A Falta de Representatividade nas Lideranças
A pesquisa também revela que 84% das pessoas com deficiência não ocupam cargos de liderança, o que é um reflexo claro da falta de oportunidades para que essas pessoas cresçam na carreira. Mesmo aqueles que ocupam cargos de liderança estão, em sua maioria, em posições de média ou baixa liderança, sem acesso a cargos estratégicos como diretores ou presidentes. Isso expõe como as empresas ainda negligenciam o potencial dessas pessoas, limitando suas chances de alcançar posições de destaque.

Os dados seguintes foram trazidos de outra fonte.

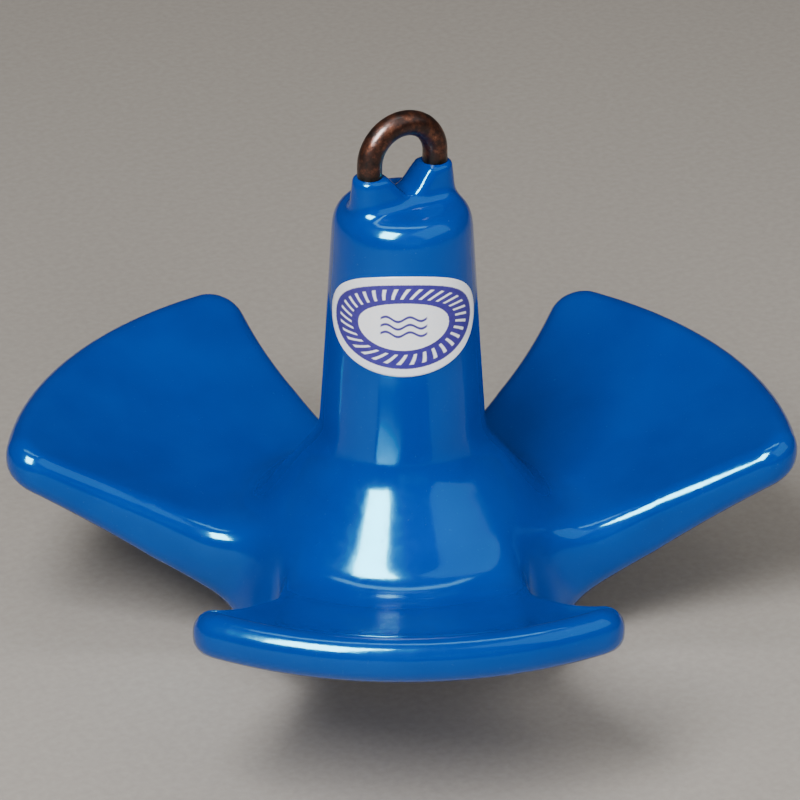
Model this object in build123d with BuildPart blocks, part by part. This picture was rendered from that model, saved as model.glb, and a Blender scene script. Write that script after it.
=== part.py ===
from build123d import *
from math import atan2, cos, pi, radians, sin, tan
import os

os.makedirs("parts", exist_ok=True)

# Coated river anchor: an iron casting with three blunt flukes round a domed hub, a steel
# lifting eye cast into the top of its shank, a dipped PVC skin and an oval label.
# Millimetres. Origin at the centre of the coated foot, +Z up the shank, one fluke along +X,
# the eye in the XZ plane.

# Skin
SKIN = 1.5              # dipped PVC, the same all over

# Hub and flukes, over the skin
FOOT_EDGE_R = 37.8      # where the flat foot would meet the underside cone
FOOT_BLEND = 22.0
UNDER_SLOPE = 31.6      # degrees, underside cone above the horizontal
FLUKE_TIP_R = 154.0
TIP_SLOPE = 30.5        # degrees, top surface at the tip
TIP_THICK = 19.1        # height of the flukes at the tip radius, before their edges are rounded
BOWL_ROOT_R = 62.0      # inner end of the flukes' top surface
BOWL_ROOT_Z = 50.6
FLUKE_EDGE = 7.4        # rounding of the flukes' edges
FULL_ROUND_GAP = 0.4    # what the upper rounding gives up to the lower one
FLUKE_CORNER = 13.0     # rounding of the flukes' corners, seen from above

# Gaps between the flukes
GAP_WALL_X = 72.0       # where the straight walls of a gap's root end
GAP_WALL_Y = 24.5
GAP_WALL_TURN = 45.0    # degrees from the gap's middle
GAP_ROOT_ARC = 12.0
GAP_CORNER_ANGLE = 26.7 # degrees from the gap's middle to a fluke's corner

# Skirt of the hub, which shows in the gaps
SKIRT_R = 71.0
SKIRT_Z = 23.5
SKIRT_TOP_R = 52.2      # where it comes out of the flare
SKIRT_TUCK = 0.4        # how far its top starts below the flare
SKIRT_LIP = 5.0

# Shank, over the skin
SHANK_TOP_Z = 189.5
SHANK_FLARE_R = 32.4
SHANK_FLARE_Z = 89.2
SHANK_TOP_R = 26.2
FLARE_BLEND = 26.0
ROOT_BLEND = 17.0
SHOULDER = 9.0

# Lifting eye
ROD_R = 4.7625          # 3/8 in steel rod
EYE_GAP = 19.05         # 3/4 in clear between the legs
EYE_HOOK_R = 8.5
EYE_DEPTH = 57.5        # from the shank's top down to the centre of the hooks' bends

# Collars round the legs, over the skin
COLLAR_HEIGHT = 13.0    # above the shank's top
COLLAR_WALL = 4.3       # coating and iron outside the rod, at the collars' base
COLLAR_TAPER = 6.5      # degrees
COLLAR_EDGE = 0.8
BEND_RISE = 4.1         # from the collars' top up to the start of the eye's bend
SADDLE_RISE = 2.0       # from the shank's top up to where the saddle's two slopes would meet
SADDLE_SLOPE = 52.0     # degrees below the horizontal
SADDLE_BLEND = 3.0
SADDLE_EDGE = 3.0       # rounding of the saddle's two long edges

# Label
LABEL_WIDTH = 68.0      # round the shank
LABEL_HEIGHT = 41.0
LABEL_DROP = 39.3       # from the shank's top down to the label's middle
LABEL_THICK = 0.3
LABEL_SIDE = 240.0      # degrees round from +X
LABEL_POINTS = 24

FLUKES = 3
GAP_TURN = 180.0 / FLUKES
EYE_BEND_R = EYE_GAP / 2 + ROD_R
COLLAR_TOP_Z = SHANK_TOP_Z + COLLAR_HEIGHT
COLLAR_BASE_R = ROD_R + COLLAR_WALL
EYE_BEND_Z = COLLAR_TOP_Z + BEND_RISE
EYE_HOOK_Z = SHANK_TOP_Z - EYE_DEPTH
SADDLE_Z = SHANK_TOP_Z + SADDLE_RISE
LABEL_Z = SHANK_TOP_Z - LABEL_DROP


def shank_radius(z):
    """Radius of the coated shank at a height above the flare."""
    t = (z - SHANK_FLARE_Z) / (SHANK_TOP_Z - SHANK_FLARE_Z)
    return SHANK_FLARE_R + t * (SHANK_TOP_R - SHANK_FLARE_R)


def flare_z(r):
    """Height of the coated flare at a radius."""
    t = (r - SHANK_FLARE_R) / (BOWL_ROOT_R - SHANK_FLARE_R)
    return SHANK_FLARE_Z + t * (BOWL_ROOT_Z - SHANK_FLARE_Z)


def under_z(r):
    """Height of the underside cone at a radius."""
    return (r - FOOT_EDGE_R) * tan(radians(UNDER_SLOPE))


def rounded_half(wire, blends, inset):
    """Face of a half profile with its corners blended, drawn in by inset and cut at the axis."""
    with BuildSketch() as half:
        make_face(wire)
        for x, z, radius in blends:
            near = half.vertices().sort_by(lambda v: abs(v.X - x) + abs(v.Y - z))[0]
            fillet(near, radius)
        if inset:
            offset(amount=-inset, kind=Kind.INTERSECTION)
        with Locations((FLUKE_TIP_R, 0)):
            Rectangle(2 * FLUKE_TIP_R, 4 * SHANK_TOP_Z, mode=Mode.INTERSECT)
    with BuildLine() as outline:
        for edge in half.edges():
            if edge.geom_type == GeomType.LINE:
                Line(edge @ 0, edge @ 1)
            else:
                ThreePointArc(edge @ 0, edge @ 0.5, edge @ 1)
    with BuildSketch(Plane.XZ) as section:
        make_face(outline.line)
    return section.sketch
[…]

A Desconexão Entre a Legislação e a Realidade no Mercado de Trabalho
Embora a legislação exija que empresas com 100 ou mais funcionários reservem vagas para pessoas com deficiência, a realidade é que 8 em cada 10 trabalhadores com deficiência ou neurodivergência se sentiram prejudicados no mercado de trabalho devido à falta de adaptação. Isso reflete uma desconexão entre as exigências legais da Lei de Cotas PcD e a realidade prática no ambiente corporativo, onde a inclusão é vista como uma obrigação, e não como uma oportunidade para enriquecer o ambiente de trabalho com a diversidade.
Neurodivergência: Diversidade que Enriqueceria o Ambiente de Trabalho
Além disso, o conceito de “neurodivergência” é fundamental nesse contexto. As pessoas neurodivergentes possuem características cognitivas que se afastam do padrão considerado típico, como aqueles com autismo, TDAH, dislexia, entre outros. Esses indivíduos têm habilidades e talentos únicos, que muitas vezes são negligenciados pelas empresas. A neurodivergência não deve ser vista como uma limitação, mas como uma parte da diversidade humana que pode enriquecer o ambiente de trabalho. As empresas precisam reconhecer e valorizar essas diferenças, garantindo que as pessoas neurodivergentes tenham as mesmas oportunidades de crescer e se destacar que qualquer outro profissional.